Castlemaine State Festival

Castlemaine State Festival

The Castlemaine State Festival is one of the greatest arts festivals seen in Australia and it is about to celebrate its 20th program! The biennial festival has been running over 40 years and has been steadily growing each time. This year looks to be no exception, so we spoke to Director, Martin Paten, about what to expect from this milestone celebration.
Hi Martin, thanks so much for taking the time to chat with Forte. Where and what are you up to?
The official Festival Program has hit the streets across the country this last week and I am relieved to say the feedback is positive, and a sense that there really is something on the artistic spectrum for everyone.

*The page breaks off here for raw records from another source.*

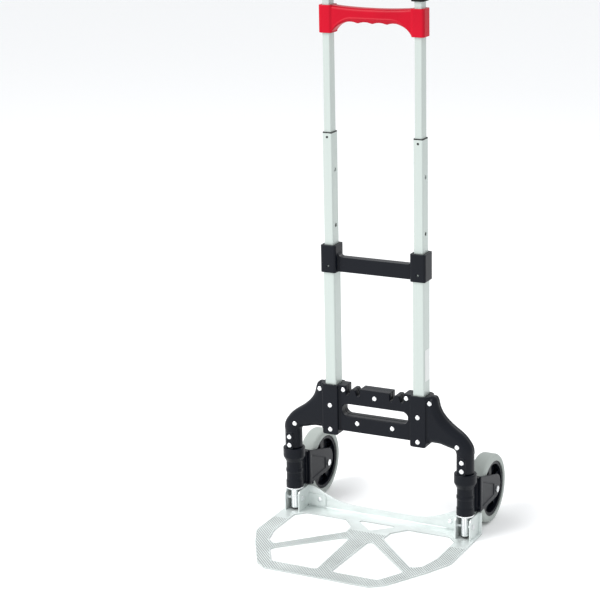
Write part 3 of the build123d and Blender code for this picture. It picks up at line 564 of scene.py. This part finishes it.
def set_in_place(name, shape, places, slot, body, *nodes):
    """One piece of many copies of a master shape, at (place, facing) pairs."""
    tree = bpy.data.node_groups.get("set_in_place") or setting_tree()
    mesh = bpy.data.meshes.new(name)
    mesh.from_pydata([place for place, _ in places], [], [])
    facing = mesh.attributes.new("facing", "FLOAT_VECTOR", "POINT")
    facing.data.foreach_set("vector", np.array([way for _, way in places], float).ravel())
    piece = bpy.data.objects.new(name, mesh)
    bpy.context.scene.collection.objects.link(piece)
    maker = piece.modifiers.new("setting", "NODES")
    maker.node_group = tree
    sockets = {item.name: item.identifier for item in tree.interface.items_tree if item.in_out == "INPUT"}
    maker[sockets["Shape"]] = shape
    maker[sockets["Size"]] = 1.0
    maker[sockets["Finish"]] = FINISHES[slot]
    settle(piece)
    return fit(piece, slot, body, *nodes)


def rivet_head():
    """Master shape of a domed rivet head with a dimple, its seat at height 0."""
    r = sizes().rivets
    dome = [(0, -0.5 * MM), (0.72 * r.radius, -0.5 * MM), (r.radius, 0), (r.radius, 0.22 * r.rise)]
    for angle in (30, 52, 70):
        a = math.radians(angle)
        dome.append((r.radius * math.cos(a), r.rise * (0.22 + 0.78 * math.sin(a))))
    dome += [(r.dimple, r.rise), (0.6 * r.dimple, 0.72 * r.rise), (0, 0.66 * r.rise)]
    return spun("rivet_master", dome, 28)


# ---- operators --------------------------------------------------------------------------------------------
class Maker:
    """What every operator of the hand truck shares."""
    bl_options = {"REGISTER", "UNDO"}


# Name, place, what it points at, size in metres, power in watts.
LAMPS = (
    ("key", (-1.5, -1.9, 2.7), (0, 0, 0.4), 1.8, 100),
    ("fill", (2.4, -1.9, 1.1), (0, 0, 0.4), 1.2, 3),
    ("back", (0.6, 2.4, 2.2), (0, 0, 0.5), 1.2, 16),
)
CAMERA_PLACE = (1.371, -2.997, 1.375)
CAMERA_TURN_DIP_ROLL = (26.93, 16.02, -1.21)
FOCAL_LENGTH = 116.3
STUDIO_HALF_WIDTH = 12


class HANDTRUCK_OT_stage(Maker, bpy.types.Operator):
    """Floor, soft lights and camera"""
    bl_idname = "hand_truck.stage"
    bl_label = "Stage"

    def execute(self, context):
        scene = context.scene
        scene.view_settings.view_transform = "Standard"
        made = bmesh.new()
        bmesh.ops.create_grid(made, x_segments=1, y_segments=1, size=STUDIO_HALF_WIDTH)
        floor = new_piece("floor", made)
        floor.data.materials.append(studio_floor("studio_paper", sizes().finishes.floor))
        world = bpy.data.worlds.new("studio")
        world.use_nodes = True
        sky = world.node_tree.nodes["Background"]
        sky.inputs["Color"].default_value = (0.97, 0.985, 1.0, 1)
        sky.inputs["Strength"].default_value = 1.0
        scene.world = world
        for name, place, aim, size, power in LAMPS:
            lamp = bpy.data.lights.new(name, "AREA")
            lamp.size, lamp.energy = size, power
            light = bpy.data.objects.new(name, lamp)
            light.location = place
            light.rotation_euler = (Vector(place) - Vector(aim)).to_track_quat("Z", "Y").to_euler()
            scene.collection.objects.link(light)
        lens = bpy.data.cameras.new("camera")
        lens.lens, lens.sensor_width, lens.clip_end = FOCAL_LENGTH, 36, 100
        camera = bpy.data.objects.new("camera", lens)
        turn, dip, roll = (math.radians(angle) for angle in CAMERA_TURN_DIP_ROLL)
        ahead = Vector((-math.sin(turn), math.cos(turn), 0))
        right = Vector((math.cos(turn), math.sin(turn), 0))
        up = Vector((0, 0, 1))
        look = ahead * math.cos(dip) - up * math.sin(dip)
        crown = up * math.cos(dip) + ahead * math.sin(dip)
        side = right * math.cos(roll) + crown * math.sin(roll)
        top = crown * math.cos(roll) - right * math.sin(roll)
        facing = Matrix((side, top, -look)).transposed().to_4x4()
        camera.matrix_world = Matrix.Translation(CAMERA_PLACE) @ facing
        scene.collection.objects.link(camera)
        scene.camera = camera
        return {"FINISHED"}


class HANDTRUCK_OT_finishes(Maker, bpy.types.Operator):
    """The finishes that the pieces share"""
    bl_idname = "hand_truck.finishes"
    bl_label = "Finishes"

    def execute(self, context):
        FINISHES.update(make_finishes())
        return {"FINISHED"}


ARM_START = (0.1025, 0.108)      # across, where a mast collar ends and its arm begins
ARM_FOOT = (0.1632, 0.1640)      # height at which an arm turns into its leg collar
ARM_WALL = (0.0112, 0.0138)      # front to back, the band of side wall that gives the outline
ARM_WALL_START = (0.1035, 0.1646)       # across and up, where that band begins
RIVET_SEAT = 0.0045              # radius round a rivet that isn't part of the outline
EDGE_SHARE = 0.2                 # thickness of an arm at its edge, as a share of its middle


class HANDTRUCK_OT_frame_shells(Maker, bpy.types.Operator):
    """The two moulded half shells of the lower frame"""
    bl_idname = "hand_truck.frame_shells"
    bl_label = "Frame shells"

    def execute(self, context):
        rivets = [((low[0] + high[0]) / 2, (low[2] + high[2]) / 2) for low, high in islands("arm_rivets")]
        limb = sizes().moulding.limb_radius

        def on_arm(co):
            """1 on the arms, 0 on the collars of the mast and of the legs."""
            return step(*ARM_START, np.abs(co[:, 0])) * step(*ARM_FOOT, co[:, 2])

        def round_arms(piece, co):
            """Turn each arm from a flat plate into a limb of elliptic section."""
            x, depth, z = np.abs(co[:, 0]), np.abs(co[:, 1]), co[:, 2]
            way = np.zeros(len(co) * 3)
            piece.data.vertices.foreach_get("normal", way)
            side_wall = np.abs(way.reshape(-1, 3)[:, 1]) < 0.35
            side_wall &= (depth > ARM_WALL[0]) & (depth < ARM_WALL[1])
            side_wall &= (x > ARM_WALL_START[0]) & (z > ARM_WALL_START[1])
            for rivet_x, rivet_z in rivets:
                side_wall &= np.hypot(co[:, 0] - rivet_x, z - rivet_z) > RIVET_SEAT
            outline = np.unique(np.round(co[side_wall][:, (0, 2)], 4), axis=0)
            tree = KDTree(len(outline))
            for i, (edge_x, edge_z) in enumerate(outline):
                tree.insert((edge_x, edge_z, 0), i)
            tree.balance()
            arm = on_arm(co)
            for i in np.flatnonzero(arm > 0):
                inside = min(1, tree.find((co[i, 0], co[i, 2], 0))[2] / limb)
                section = EDGE_SHARE + (1 - EDGE_SHARE) * math.sqrt(1 - (1 - inside) ** 2)
                co[i, 1] *= 1 + arm[i] * (section - 1)
            return co

        for node in ("frame_front_shell", "frame_rear_shell"):
            piece = moulding(node + "_moulding", node, sizes().moulding.skin, on_arm, shape=round_arms, after=8)
            fit(piece, "black_plastic", BODY_OF[node], node)
        return {"FINISHED"}


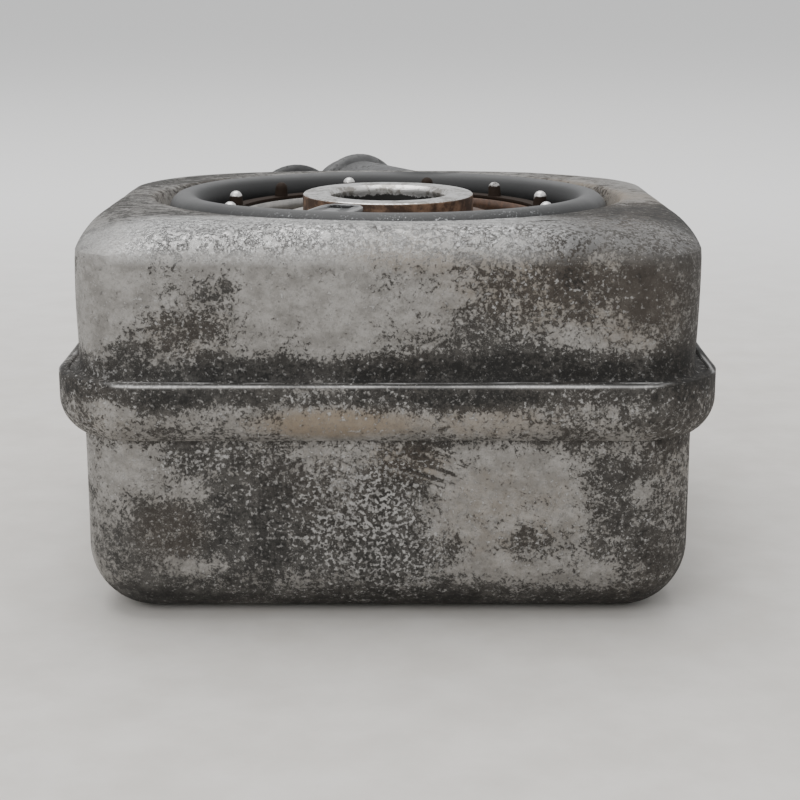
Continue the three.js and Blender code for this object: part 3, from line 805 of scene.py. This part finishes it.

We are producing and premiering over 30 new works – and seven weeks out the town is already abuzz with theatre, dance and music rehearsals, venues undergoing transformation and construction, scripts being edited, budgets finely scrutinised to find that extra bit, flights and accommodation booked, and the hundreds of volunteers scheduled.
How long have you been involved with the festival now and what is it all about?
I arrived in January 2008 to the region planning a “quiet year” not knowing the Festival Director position was advertised, and by March I was in the hot-seat racing to put the first 2009 event together. This will be my fourth as Director.
How many events will you be running throughout the festival?
85 individual performances, exhibitions, workshops, conversations and events; in addition to 90 Associated Artist Open Studios, exhibitions, tours and workshops; 500 participating artists – 190 from regional Victoria and 35 from eight countries across the globe; and 30 Castlemaine-created works including 20 festival commissions and supported new works and an additional 10 performances and exhibitions by central Victorian regional artists and companies
What are some of the highlights?
This is by far the most ambitious program of newly produced works involving regional visual and performing artists, filmmakers, image and sound designers, writers, dramatures and many other creative specialists.
I can’t help but feel the highlights are always in the most transformed and non-conventional spaces turned into something ‘other’ by artists for the Castlemaine State Festival. Works like Going Through and Rain (for babies) set within the Old Castlemaine Gaol, or In Plan and Kekkai at the former Castlemaine Woollen Mill. Tom Thum and Jamie MacDowell in a former gold mining tunnel, or Purgatorio in the Red Room of an old miners cottage… I should stop there!
Alongside this, it is always a special experience to see so many international artists performing to welcoming local/regional audiences in such intimate venues. This year there are 42 performers and visual artist from 10 countries (Cuba, Italy, New Zealand, India, Cambodia, Korea, Japan, Austria, Ireland and England).
How have you seen the event grow over the years?
We’ve had massive growth in regional audiences racing to buy tickets before the program goes out across Australia. We have also seen the appeal with distinctive regionally-produced works growing. In fact, they are the first to sell out. It has meant we can more confidently program work that is distinctive, ensuring a rare and unique experience unlike other festivals in other rural landscapes and city settings.
What are some of your favourite memories?
At the first opening night of my first festival we created a festival band, Heraldo and the Flaming Flamingo Orchestra. They had completely captivated everyone. The dance floor was a mass of bouncing bodies and from the balcony (of the Theatre Royal), a delightful scene of older festival patrons in their ’80s dancing with young boys with their shirts off – everyone in a state musical ecstasy. I realised it is a town that loves to party; young and old together.
Who should get along to the festival and is it difficult to find accommodation for anyone coming from out of town?
Who shouldn’t get along?! It truly crosses all ages and musical tastes – works from the avant-garde to the simply entertaining. People who want to experience a festival within a town where the arts is a core part of its make-up. You can really immerse yourself in the festival for a day or 10, visiting very personal artists’ open studios and exhibitions and connect deeply with artists in their making environments.
We billet all the artists to make room for visiting audiences and so there is a good amount of accommodation between the B&Bs, caravan parks, pubs and hotels, campsites and surrounding nearby towns; then further afield Daylesford and Bendigo if needed. You can train it up and be spontaneous, but it helps to be a bit organised so as not to miss out on anything that may ‘tickle your fancy’. All shows do eventually sell out.
Any other news for us?
We’ve kept ticket prices as low as possible so festival punters can afford. We hope to select a few events and be adventurous with their choices.